Turning Habits into Infrastructure
What begins as personal discipline must eventually evolve into a team structure. Change teaches founders how to scale their systems, not just their sales.
Tools are essential for starting, think Notion for documentation, Asana for project management, Mixpanel or PostHog for analytics, and Loom for async communication. But tools alone don’t create momentum.
Teams need Monday metric check-ins, weekly test cycles, customer insight reviews, just to name a few. Founders set the tone by modeling behavior. It’s the rituals that matter, then, they turn it into company culture.

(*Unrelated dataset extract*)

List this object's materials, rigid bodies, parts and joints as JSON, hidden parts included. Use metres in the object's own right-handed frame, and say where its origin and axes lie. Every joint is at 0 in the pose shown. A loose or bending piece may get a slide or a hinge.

Ryan puts it simply: “We’re not just building tools; we’re building infrastructure for digital trade.”
Avoiding the Common Traps
Even with structure, the path isn’t always smooth. Some founders over-focus on short-term results, chasing vanity metrics or shiny tactics that feel productive but don’t move the needle.
Others fall into micromanagement, drowning in dashboards instead of building intuition. Discipline should sharpen clarity, not create rigidity. Flexibility is part of the process. Knowing when to pivot is just as important as knowing when to persist.
Scaling Through Self-Replication
In the end, eCommerce scale isn’t just about growing a business. It’s about repeating successful systems at every level. When founders internalize high-performance habits, they turn them into processes, then culture, then legacy.
Growth doesn’t require more motivation. It requires more precision. More consistency. Your calendar, not your to-do list, is your business plan.
In a space dominated by noise and novelty, Change and its founder are quietly reshaping the conversation. They aren’t chasing trends but building resilience, one habit at a time.